--- The request ---
The lines to print start at the one containing "cr = ext_x(crank, DX(LOCK_S" and end at the one containing "imported = [obj"; print them exactly, ends included, and only them.

>> BEGIN

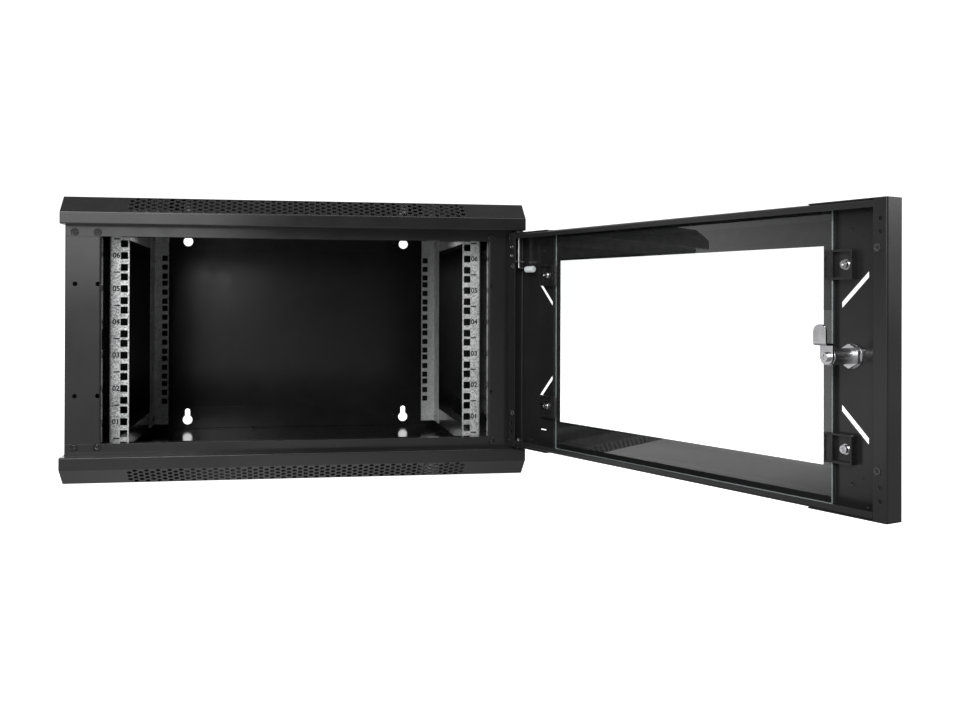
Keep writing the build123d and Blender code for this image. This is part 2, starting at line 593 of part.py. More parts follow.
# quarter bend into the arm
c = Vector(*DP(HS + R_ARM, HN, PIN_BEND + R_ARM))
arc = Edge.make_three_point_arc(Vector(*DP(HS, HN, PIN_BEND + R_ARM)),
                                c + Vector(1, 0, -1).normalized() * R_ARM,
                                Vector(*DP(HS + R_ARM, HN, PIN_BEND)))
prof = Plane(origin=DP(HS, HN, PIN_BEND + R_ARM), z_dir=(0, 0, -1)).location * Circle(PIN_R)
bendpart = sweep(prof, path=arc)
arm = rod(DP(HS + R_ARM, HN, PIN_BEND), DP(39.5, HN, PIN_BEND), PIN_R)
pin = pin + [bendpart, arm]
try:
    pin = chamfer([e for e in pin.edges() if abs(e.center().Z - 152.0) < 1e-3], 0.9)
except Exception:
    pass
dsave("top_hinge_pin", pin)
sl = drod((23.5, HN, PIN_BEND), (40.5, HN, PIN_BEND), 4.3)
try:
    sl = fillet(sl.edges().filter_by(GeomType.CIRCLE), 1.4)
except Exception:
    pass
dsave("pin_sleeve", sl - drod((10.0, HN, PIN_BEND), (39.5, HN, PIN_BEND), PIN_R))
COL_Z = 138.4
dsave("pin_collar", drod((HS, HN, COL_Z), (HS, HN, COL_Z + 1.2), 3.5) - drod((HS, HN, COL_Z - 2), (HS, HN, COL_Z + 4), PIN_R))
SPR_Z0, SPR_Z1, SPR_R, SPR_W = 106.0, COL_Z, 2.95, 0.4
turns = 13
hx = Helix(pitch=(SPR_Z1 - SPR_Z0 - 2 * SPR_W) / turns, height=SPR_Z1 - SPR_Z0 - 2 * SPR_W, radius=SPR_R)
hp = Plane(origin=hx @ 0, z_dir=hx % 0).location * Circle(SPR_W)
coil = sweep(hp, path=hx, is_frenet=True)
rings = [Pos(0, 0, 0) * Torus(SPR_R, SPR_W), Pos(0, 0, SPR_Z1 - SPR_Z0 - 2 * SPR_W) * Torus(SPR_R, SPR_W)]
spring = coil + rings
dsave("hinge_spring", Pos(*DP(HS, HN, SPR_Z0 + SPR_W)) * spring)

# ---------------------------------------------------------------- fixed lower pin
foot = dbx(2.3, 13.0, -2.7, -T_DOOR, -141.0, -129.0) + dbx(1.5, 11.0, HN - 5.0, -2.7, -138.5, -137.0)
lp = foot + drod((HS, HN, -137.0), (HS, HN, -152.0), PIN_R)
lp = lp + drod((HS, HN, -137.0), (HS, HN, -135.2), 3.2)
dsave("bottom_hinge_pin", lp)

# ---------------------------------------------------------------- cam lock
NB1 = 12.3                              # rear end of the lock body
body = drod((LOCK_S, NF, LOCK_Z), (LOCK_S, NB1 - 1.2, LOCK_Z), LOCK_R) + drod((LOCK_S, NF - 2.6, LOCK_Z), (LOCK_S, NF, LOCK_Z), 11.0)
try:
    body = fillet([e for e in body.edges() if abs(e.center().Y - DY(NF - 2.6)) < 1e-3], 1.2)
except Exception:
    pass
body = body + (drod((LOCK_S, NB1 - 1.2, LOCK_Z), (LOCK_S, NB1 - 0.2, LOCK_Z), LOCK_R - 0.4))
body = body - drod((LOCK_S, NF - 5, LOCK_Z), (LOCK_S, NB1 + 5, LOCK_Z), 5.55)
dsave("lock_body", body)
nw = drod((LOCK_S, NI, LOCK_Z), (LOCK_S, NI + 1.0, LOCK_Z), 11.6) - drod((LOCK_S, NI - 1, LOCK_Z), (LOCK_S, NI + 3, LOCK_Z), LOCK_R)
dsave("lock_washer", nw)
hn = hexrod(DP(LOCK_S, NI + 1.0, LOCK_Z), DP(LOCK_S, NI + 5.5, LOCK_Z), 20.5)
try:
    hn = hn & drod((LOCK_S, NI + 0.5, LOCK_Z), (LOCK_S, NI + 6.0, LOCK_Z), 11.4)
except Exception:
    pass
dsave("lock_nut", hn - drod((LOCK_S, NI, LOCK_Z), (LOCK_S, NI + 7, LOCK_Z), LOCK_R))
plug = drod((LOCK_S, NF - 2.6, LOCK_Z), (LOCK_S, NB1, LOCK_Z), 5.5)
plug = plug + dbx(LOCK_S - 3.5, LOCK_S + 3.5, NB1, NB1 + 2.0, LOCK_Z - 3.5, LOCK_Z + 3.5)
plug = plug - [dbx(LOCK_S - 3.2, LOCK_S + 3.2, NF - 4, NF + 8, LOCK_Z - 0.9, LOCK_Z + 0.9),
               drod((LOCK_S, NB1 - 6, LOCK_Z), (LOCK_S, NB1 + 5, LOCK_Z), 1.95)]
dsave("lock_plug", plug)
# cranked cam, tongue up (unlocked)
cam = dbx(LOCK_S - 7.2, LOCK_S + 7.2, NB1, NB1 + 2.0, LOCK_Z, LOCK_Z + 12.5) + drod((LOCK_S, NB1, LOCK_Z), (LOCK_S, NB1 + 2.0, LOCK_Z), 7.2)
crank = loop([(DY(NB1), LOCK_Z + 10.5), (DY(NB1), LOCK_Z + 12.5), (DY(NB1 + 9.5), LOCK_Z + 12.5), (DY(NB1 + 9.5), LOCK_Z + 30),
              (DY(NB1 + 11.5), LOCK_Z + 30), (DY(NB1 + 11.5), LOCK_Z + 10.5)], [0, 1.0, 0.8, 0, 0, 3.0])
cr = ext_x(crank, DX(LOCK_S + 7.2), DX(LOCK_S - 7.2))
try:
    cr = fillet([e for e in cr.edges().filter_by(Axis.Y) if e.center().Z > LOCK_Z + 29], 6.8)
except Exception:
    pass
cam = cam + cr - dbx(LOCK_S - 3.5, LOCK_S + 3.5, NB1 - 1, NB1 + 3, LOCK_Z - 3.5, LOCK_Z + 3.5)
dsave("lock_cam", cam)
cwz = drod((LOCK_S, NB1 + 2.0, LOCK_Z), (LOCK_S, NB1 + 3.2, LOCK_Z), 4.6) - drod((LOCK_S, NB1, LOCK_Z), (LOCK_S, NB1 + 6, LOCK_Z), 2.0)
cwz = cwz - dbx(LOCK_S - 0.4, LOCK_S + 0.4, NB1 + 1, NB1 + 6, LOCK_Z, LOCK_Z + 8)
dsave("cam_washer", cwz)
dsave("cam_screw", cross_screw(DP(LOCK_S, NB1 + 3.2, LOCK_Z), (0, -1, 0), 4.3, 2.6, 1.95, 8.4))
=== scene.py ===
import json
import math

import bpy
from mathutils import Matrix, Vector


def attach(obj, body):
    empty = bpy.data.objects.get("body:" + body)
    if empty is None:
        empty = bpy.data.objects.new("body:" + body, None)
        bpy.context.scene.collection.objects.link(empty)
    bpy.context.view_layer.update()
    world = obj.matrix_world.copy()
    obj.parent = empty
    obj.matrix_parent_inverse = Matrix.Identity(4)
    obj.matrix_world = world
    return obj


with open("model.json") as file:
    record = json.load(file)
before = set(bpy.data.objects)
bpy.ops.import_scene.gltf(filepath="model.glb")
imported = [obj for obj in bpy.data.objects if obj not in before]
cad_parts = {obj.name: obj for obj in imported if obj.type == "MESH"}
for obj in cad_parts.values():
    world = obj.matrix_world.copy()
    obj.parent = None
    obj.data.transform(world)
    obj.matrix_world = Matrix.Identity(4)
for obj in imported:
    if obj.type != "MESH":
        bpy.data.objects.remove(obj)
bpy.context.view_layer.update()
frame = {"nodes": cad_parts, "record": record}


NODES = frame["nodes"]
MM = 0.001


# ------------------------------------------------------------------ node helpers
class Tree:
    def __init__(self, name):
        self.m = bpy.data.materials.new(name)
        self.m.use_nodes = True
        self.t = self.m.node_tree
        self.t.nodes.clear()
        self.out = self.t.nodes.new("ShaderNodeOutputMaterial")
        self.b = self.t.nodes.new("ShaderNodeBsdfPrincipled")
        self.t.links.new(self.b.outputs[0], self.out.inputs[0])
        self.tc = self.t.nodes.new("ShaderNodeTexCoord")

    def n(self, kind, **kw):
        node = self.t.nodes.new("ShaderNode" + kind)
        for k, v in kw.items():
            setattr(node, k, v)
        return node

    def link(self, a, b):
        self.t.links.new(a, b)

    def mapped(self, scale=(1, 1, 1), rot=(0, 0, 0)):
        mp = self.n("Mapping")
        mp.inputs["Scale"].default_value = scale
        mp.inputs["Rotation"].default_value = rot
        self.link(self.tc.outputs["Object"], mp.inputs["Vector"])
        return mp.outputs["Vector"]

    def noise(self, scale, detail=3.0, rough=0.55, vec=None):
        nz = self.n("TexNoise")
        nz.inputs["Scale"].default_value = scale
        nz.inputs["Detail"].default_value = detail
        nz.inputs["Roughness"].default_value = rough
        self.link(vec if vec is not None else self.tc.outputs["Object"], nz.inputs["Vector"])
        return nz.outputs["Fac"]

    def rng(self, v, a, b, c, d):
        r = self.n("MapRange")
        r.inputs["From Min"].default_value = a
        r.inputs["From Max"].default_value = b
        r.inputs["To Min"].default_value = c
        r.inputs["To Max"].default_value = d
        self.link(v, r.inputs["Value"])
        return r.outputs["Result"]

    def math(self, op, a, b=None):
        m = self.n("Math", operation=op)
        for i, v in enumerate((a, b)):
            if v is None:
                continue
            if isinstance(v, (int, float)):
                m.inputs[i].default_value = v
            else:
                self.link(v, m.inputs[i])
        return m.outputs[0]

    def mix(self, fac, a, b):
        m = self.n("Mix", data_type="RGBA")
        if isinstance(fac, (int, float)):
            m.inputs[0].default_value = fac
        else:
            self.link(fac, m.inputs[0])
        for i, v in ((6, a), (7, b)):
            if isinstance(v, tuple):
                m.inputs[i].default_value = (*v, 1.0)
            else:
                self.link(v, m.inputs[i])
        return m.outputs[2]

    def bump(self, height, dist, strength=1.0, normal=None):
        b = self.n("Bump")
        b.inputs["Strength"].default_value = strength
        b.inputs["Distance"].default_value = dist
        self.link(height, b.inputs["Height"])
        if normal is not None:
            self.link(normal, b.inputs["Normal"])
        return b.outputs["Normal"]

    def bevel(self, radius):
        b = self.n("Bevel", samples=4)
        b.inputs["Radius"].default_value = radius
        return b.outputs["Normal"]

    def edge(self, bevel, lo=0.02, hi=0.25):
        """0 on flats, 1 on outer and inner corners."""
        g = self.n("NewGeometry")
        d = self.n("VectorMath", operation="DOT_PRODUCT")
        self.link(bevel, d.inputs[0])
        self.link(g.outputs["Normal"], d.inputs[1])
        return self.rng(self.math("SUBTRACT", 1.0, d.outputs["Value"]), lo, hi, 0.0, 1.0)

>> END

--- Response ---
cr = ext_x(crank, DX(LOCK_S + 7.2), DX(LOCK_S - 7.2))
try:
    cr = fillet([e for e in cr.edges().filter_by(Axis.Y) if e.center().Z > LOCK_Z + 29], 6.8)
except Exception:
    pass
cam = cam + cr - dbx(LOCK_S - 3.5, LOCK_S + 3.5, NB1 - 1, NB1 + 3, LOCK_Z - 3.5, LOCK_Z + 3.5)
dsave("lock_cam", cam)
cwz = drod((LOCK_S, NB1 + 2.0, LOCK_Z), (LOCK_S, NB1 + 3.2, LOCK_Z), 4.6) - drod((LOCK_S, NB1, LOCK_Z), (LOCK_S, NB1 + 6, LOCK_Z), 2.0)
cwz = cwz - dbx(LOCK_S - 0.4, LOCK_S + 0.4, NB1 + 1, NB1 + 6, LOCK_Z, LOCK_Z + 8)
dsave("cam_washer", cwz)
dsave("cam_screw", cross_screw(DP(LOCK_S, NB1 + 3.2, LOCK_Z), (0, -1, 0), 4.3, 2.6, 1.95, 8.4))
=== scene.py ===
import json
import math

import bpy
from mathutils import Matrix, Vector


def attach(obj, body):
    empty = bpy.data.objects.get("body:" + body)
    if empty is None:
        empty = bpy.data.objects.new("body:" + body, None)
        bpy.context.scene.collection.objects.link(empty)
    bpy.context.view_layer.update()
    world = obj.matrix_world.copy()
    obj.parent = empty
    obj.matrix_parent_inverse = Matrix.Identity(4)
    obj.matrix_world = world
    return obj


with open("model.json") as file:
    record = json.load(file)
before = set(bpy.data.objects)
bpy.ops.import_scene.gltf(filepath="model.glb")
imported = [obj for obj in bpy.data.objects if obj not in before]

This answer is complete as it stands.